むーしゅ

マンチェスター・バイ・ザ・シーのむーしゅのレビュー・感想・評価

2.6
 Casey Affleckの演技見たさに視聴。うん、刺さらなかった。

 ボストンで便利屋をしているリー・チャンドラーは、兄ジョーが心臓発作で亡くなったと連絡を受け、生まれ育った街「マンチェスター・バイ・ザ・シー」へ。故郷に帰ると兄の遺言にて16歳になる息子の後見人になることになり、避け続けていた故郷で生活することになる、という話。マンチェスター・バイ・ザ・シーといえばボストンちょい北の都市でシンギング・ビーチがあるところ。ちなみに人口は5,000人程度らしいです。景勝地というだけあってなかなか美しい街並みですが、漁村という特性もありさびれた雰囲気も。自然光を意識したのか全体的に彩度を下げてあり、ますますどんより感。内容にはばっちりですが、結構重いです。

 さてCasey Affleckの演技ですが、冒頭にも書きましたが正直刺さらなかったです。地元で皆に好かれている兄をなんとなく羨ましく思いつつも、不器用で短気。これ演技じゃなくてCasey Affleck本人じゃん。人気スターの兄Ben Affleckと顔は似ているのに、あまり人気が伸びず、出演作も多いのにあまり注目されず、そして短気。これCasey Affleckのこと指してますけど。まぁ最も本人は色々と世間へのゴシップ提供係なので、恐らくもっと素行は悪いんでしょう、というか派手なんでしょう。そういう意味では感情を抑える演技をしていたということなんですかね。こういった暗い役って感情の起伏がない分演技がなかなか難しい分野かと思うのですが、表面上の暗い中にも明るい希望が見えた気がする場合か、さらに深い闇が垣間見える場合か、そんなときに心を捕まれる気がするのですが、残念ながら捕まれずに見終えました。まぁこの年は主演男優賞の対抗馬も個人的にはう~むでしたが。

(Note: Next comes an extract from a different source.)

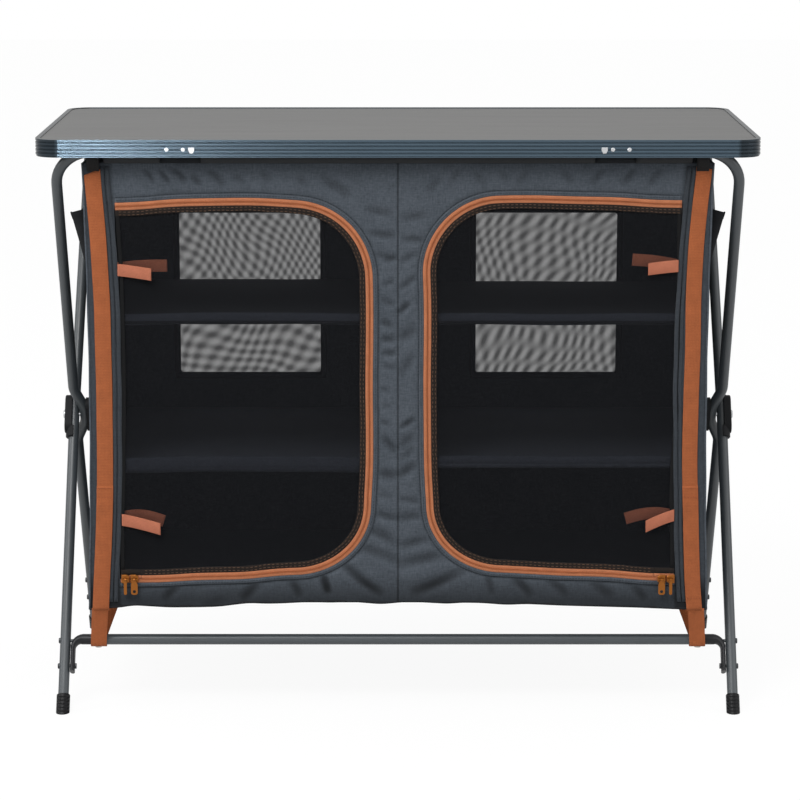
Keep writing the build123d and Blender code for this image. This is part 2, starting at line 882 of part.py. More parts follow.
def corner_straps():
    """Webbing down the front face of the front panel, at both corners."""
    half = strap_width / 2
    middle_z = (cabinet_top + cabinet_base) / 2
    outer = [(strap_centre_base + half, cabinet_base), (strap_centre_waist + half, middle_z)]
    outer += [(strap_centre_top + half, cabinet_top)]
    inner = [(x - strap_width, z) for x, z in outer]
    lines = [
        ThreePointArc(*outer),
        Line(outer[2], inner[2]),
        ThreePointArc(*inner),
        Line(inner[0], outer[0]),
    ]
    return mirrored(upright(make_face(lines), front_face - strap_thickness, strap_thickness))


def band_round_bar(bar_y, bar_z, ends, gap, thickness):
    """Section, in Y and Z, of a band that goes round a bar and whose two ends reach the given points."""
    radius = tube_radius + gap
    outer = radius + thickness

    def tangent_point(end, size, turn):
        dy = end[0] - bar_y
        dz = end[1] - bar_z
        reach = math.hypot(dy, dz)
        angle = math.atan2(dz, dy) + turn * math.acos(size / reach)
        return (bar_y + size * math.cos(angle), bar_z + size * math.sin(angle)), angle

    def strip(size):
        first, start = tangent_point(ends[0], size, 1)
        last, stop = tangent_point(ends[1], size, -1)
        while stop < start:
            stop += 2 * math.pi
        mid = (start + stop) / 2
        bottom = (bar_y + size * math.cos(mid), bar_z + size * math.sin(mid))
        return [Line(ends[0], first), ThreePointArc(first, bottom, last), Line(last, ends[1]), Line(ends[1], ends[0])]

    return make_face(strip(outer)) - make_face(strip(radius))


def side_profile(face, x, width):
    """Extrude a face drawn in Y and Z along X, about x."""
    plane = Plane(origin=(x - width / 2, 0, 0), x_dir=(0, 1, 0), z_dir=(1, 0, 0))
    return extrude(plane * face, amount=width)


def strap_loops(side):
    """Webbing loops that tie the cabinet's base to a lower bar.

    side is the Y sign of the top bar of the frame that carries the bar.
    """
    _, y, z = leg_point(foot_distance(lower_bar_height), 0, side)
    outer_end = (-side * cabinet_half_depth, loop_top)
    inner_end = (-side * (abs(y) - loop_spread), loop_top)
    ends = sorted([outer_end, inner_end])
    section = band_round_bar(y, z, ends, loop_gap, loop_thickness)
    return mirrored(side_profile(section, strap_loop_centre, strap_width))


def snaps(side):
    """Snap caps on the strap loops, below the bar."""
    _, y, z = leg_point(foot_distance(lower_bar_height), 0, side)
    low = z - tube_radius - loop_gap - loop_thickness
    plane = Plane(origin=(strap_loop_centre, y, low), z_dir=(0, 0, -1))
    cap = extrude(plane * Circle(snap_radius), amount=snap_height)
    cap = fillet(cap.faces().sort_by(Axis.Z)[0].edges(), snap_height * 0.5)
    return mirrored(cap)


def hang_band(side, foot_z, gap):
    """Section of a band over a top bar whose two ends come down together at foot_z."""
    y = side * top_bar_half_depth
    near = (side * (cabinet_half_depth - fabric - sleeve_thickness), foot_z)
    far = (side * cabinet_half_depth, foot_z)
    ends = [far, near] if side > 0 else [near, far]
    return band_round_bar(y, top_bar_height, ends, gap, sleeve_thickness)


def top_sleeve(side):
    """Fabric sleeve round a top bar, cut away over the clips of the table."""
    section = hang_band(side, cabinet_top + sheet_clearance, sleeve_gap)
    sleeve = side_profile(section, 0, 2 * sleeve_half_width)
    reach = clip_length / 2 + sleeve_cut_margin
    low = panel_underside - clip_lip_drop - sleeve_cut_margin
    for middle in (-clip_spacing / 2, clip_spacing / 2):
        sleeve -= block((middle - reach, middle + reach), (-table_depth, table_depth), (low, table_height))
    return sleeve


def hang_loops(side, half_width, tube_path):
    """Black webbing loops round the start of a top bar's bends, at the cabinet's corners."""
    foot_z = cabinet_top + sheet_clearance
    band = side_profile(hang_band(side, foot_z - 2 * fabric, hang_loop_gap), hang_loop_centre, hang_loop_width)
    bend_start = half_width - top_bend_radius
    turn = math.degrees(math.asin((hang_loop_centre - bend_start) / top_bend_radius))
    drop = top_bend_radius * (1 - math.cos(math.radians(turn)))
    middle = Pos(hang_loop_centre, 0, top_bar_height)
    band = Pos(0, 0, -drop) * middle * Rot(0, turn, 0) * middle.inverse() * band
    trim = block((0, table_width), (-table_depth, table_depth), (0, foot_z))
    return mirrored(band - trim - sweep_round(tube_path, tube_radius + bracket_clearance))


# Write every node

table_edge = build_table_edge()
rivet_heads = build_edge_rivets()
stud_heads = build_clip_studs()
for head in rivet_heads + stud_heads:
    table_edge -= head
save("table_panel", build_table_panel())
save("table_edge", table_edge)
save("table_battens", *build_battens())
save("table_clips", *build_clips())
save("edge_rivets", *rivet_heads)
save("clip_studs", *stud_heads)

front_path = front_top_path()
rear_path = rear_top_path()
front_tube = tube(front_path)
rear_tube = tube(rear_path)
joggle_reach_x = (joggle_half_width - tube_diameter, joggle_half_width + tube_diameter)
rear_reach_x = (joggle_half_width + tube_radius, rear_top_foot_half_width + tube_diameter)
for hole in mirrored(pivot_rod(joggle_reach_x, pivot_radius + pivot_clearance)):
    front_tube -= hole
for hole in mirrored(pivot_rod(rear_reach_x, pivot_radius)):
    rear_tube -= hole
rear_bar = lower_bar(front_top_foot_half_width, -1)
front_bar = lower_bar(rear_top_foot_half_width, 1)
rear_rivets = bar_rivets(front_top_foot_half_width, -1)
front_rivets = bar_rivets(rear_top_foot_half_width, 1)
for rivet in rear_rivets:
    front_tube -= rivet
    rear_bar -= rivet
for rivet in front_rivets:
    rear_tube -= rivet
    front_bar -= rivet
save("front_top_tube", front_tube)
save("rear_top_tube", rear_tube)
save("rear_lower_bar", rear_bar)
save("front_lower_bar", front_bar)
save("rear_bar_rivets", *rear_rivets)
save("front_bar_rivets", *front_rivets)
save("rear_feet", *foot_caps(front_top_foot_half_width, -1))
save("front_feet", *foot_caps(rear_top_foot_half_width, 1))
save("pivot_pins", *pivot_pins())
save("outer_brackets", *outer_brackets(rear_path))
save("inner_brackets", *inner_brackets(front_path))

save("front_panel", front_panel())
save("back_panel", back_panel())
save("back_windows", *back_windows())
walls = side_panels()
save("side_panel_right", walls[0])
save("side_panel_left", walls[1])
save("roof_panel", roof_panel())
save("floor_panel", floor_panel())
save("centre_divider", centre_divider())
save("floor_boards", *floor_boards())
for level, level_name in enumerate(("lower", "upper")):
    for side, side_name in ((-1, "left"), (1, "right")):
        save(f"shelf_{level_name}_{side_name}", shelf(level, side))
pockets = side_pockets()
save("side_pocket_right", pockets[0])
save("side_pocket_left", pockets[1])

save("inner_ties", *inner_ties())
for name, make in (("zip_track", zip_track), ("door_mesh", door_mesh), ("door_binding", door_binding)):
    right, left = mirrored(make())
    save(f"{name}_right", right)
    save(f"{name}_left", left)
ties = [mirrored(tab) for tab in outer_ties()]
save("door_ties_right", *[pair[0] for pair in ties])
save("door_ties_left", *[pair[1] for pair in ties])
for index, order in enumerate(("outer", "inner")):
    right, left = mirrored(slider(index))
    save(f"slider_right_{order}", right)
    save(f"slider_left_{order}", left)
    right, left = mirrored(pull(index))
    save(f"pull_right_{order}", right)
    save(f"pull_left_{order}", left)

front_straps = corner_straps()
save("corner_straps_front", *front_straps)
save("corner_straps_rear", *[mirror(strap, about=Plane.XZ) for strap in front_straps])
save("strap_loops_front", *strap_loops(1))
save("strap_loops_rear", *strap_loops(-1))
save("strap_snaps_front", *snaps(1))
save("strap_snaps_rear", *snaps(-1))
save("sleeve_front", top_sleeve(-1))
save("sleeve_rear", top_sleeve(1))
save("hang_loops_front", *hang_loops(-1, front_top_half_width, front_path))
save("hang_loops_rear", *hang_loops(1, rear_top_half_width, rear_path))
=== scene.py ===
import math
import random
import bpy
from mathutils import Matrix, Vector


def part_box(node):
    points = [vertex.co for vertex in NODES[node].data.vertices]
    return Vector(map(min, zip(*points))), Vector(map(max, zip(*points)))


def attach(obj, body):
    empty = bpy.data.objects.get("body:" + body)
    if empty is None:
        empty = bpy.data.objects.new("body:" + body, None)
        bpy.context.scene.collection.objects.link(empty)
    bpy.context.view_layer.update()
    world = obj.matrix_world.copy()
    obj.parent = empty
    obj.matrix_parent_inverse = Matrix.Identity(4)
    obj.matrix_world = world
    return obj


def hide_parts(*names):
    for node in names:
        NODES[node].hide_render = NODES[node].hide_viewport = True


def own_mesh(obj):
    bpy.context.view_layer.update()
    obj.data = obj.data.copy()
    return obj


bl_info = {
    "name": "Camping cupboard",
    "version": (1, 0, 0),
    "blender": (4, 5, 0),
    "location": "View3D > Sidebar > Cupboard",
    "description": "Fabric, webbing, finishes and stage of a folding camping cupboard",
    "category": "Object",
}

import bpy
import numpy as np
from bpy.props import FloatProperty, FloatVectorProperty, PointerProperty
from mathutils import Vector, geometry, kdtree

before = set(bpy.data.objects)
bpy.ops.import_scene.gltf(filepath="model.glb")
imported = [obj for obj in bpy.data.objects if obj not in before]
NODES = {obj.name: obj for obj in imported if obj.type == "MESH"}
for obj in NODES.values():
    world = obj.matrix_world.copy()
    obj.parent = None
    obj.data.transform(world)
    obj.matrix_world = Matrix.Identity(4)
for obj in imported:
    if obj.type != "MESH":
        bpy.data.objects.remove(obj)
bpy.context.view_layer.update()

PANEL_LOW, PANEL_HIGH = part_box("front_panel")
FRONT, BACK = PANEL_LOW.y, -PANEL_LOW.y
BASE, TOP = PANEL_LOW.z, PANEL_HIGH.z
HEM_ARCH = 0.012
HEM_TOP = 0.1675
SIDES = (("left", -1), ("right", 1))
CLOTH_THICKNESS = 0.0011
RIGHT, FORWARD, UP = (1.0, 0.0, 0.0), (0.0, -1.0, 0.0), (0.0, 0.0, 1.0)

# Sizes and colours that a user would change


def length(name, description, default, low=0.0, high=1.0):
    return FloatProperty(
        name=name, description=description, default=default, min=low, max=high, unit="LENGTH"
    )


def colour(name, description, default):
    return FloatVectorProperty(
        name=name, description=description, default=default, size=3, min=0.0, max=1.0, subtype="COLOR"
    )


def power(name, description, default):
    return FloatProperty(name=name, description=description, default=default, min=0.0, unit="POWER")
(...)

 さて意外とシーンとしては好きなものがいくつかあって、中でも死んだジョーに会うために、パトリックと初めて病院へ向かうところは良かったです。ついた瞬間お互いの意思がかみ合わず車を発進させてしまったり、霊安室を1秒で退出したり。16歳の少年では抱えきれない"父の死"というものに必死に対応しようとしている姿が結構好きでした。リーにとって一番近い血縁者はパトリックなんですもんね。遠慮交えた微妙な距離感がある二人。ってことで、Lucas Hedges良かったかも。

 まぁこういう映画は行間を読み取ることで、あるいは創作していくことで解釈も人それぞれに生まれていくものだと思いますし、それが面白味でもあると思うのですが、もうちょっと主人公の気持ちに変化は欲しかったかなとは思いました。元妻からの許しを受けても結果取り乱してしまい、彼の心の助けになったのかどうか、あまりわからない。良かったねとは思えないまでも、何か兆しだけは見たかったです。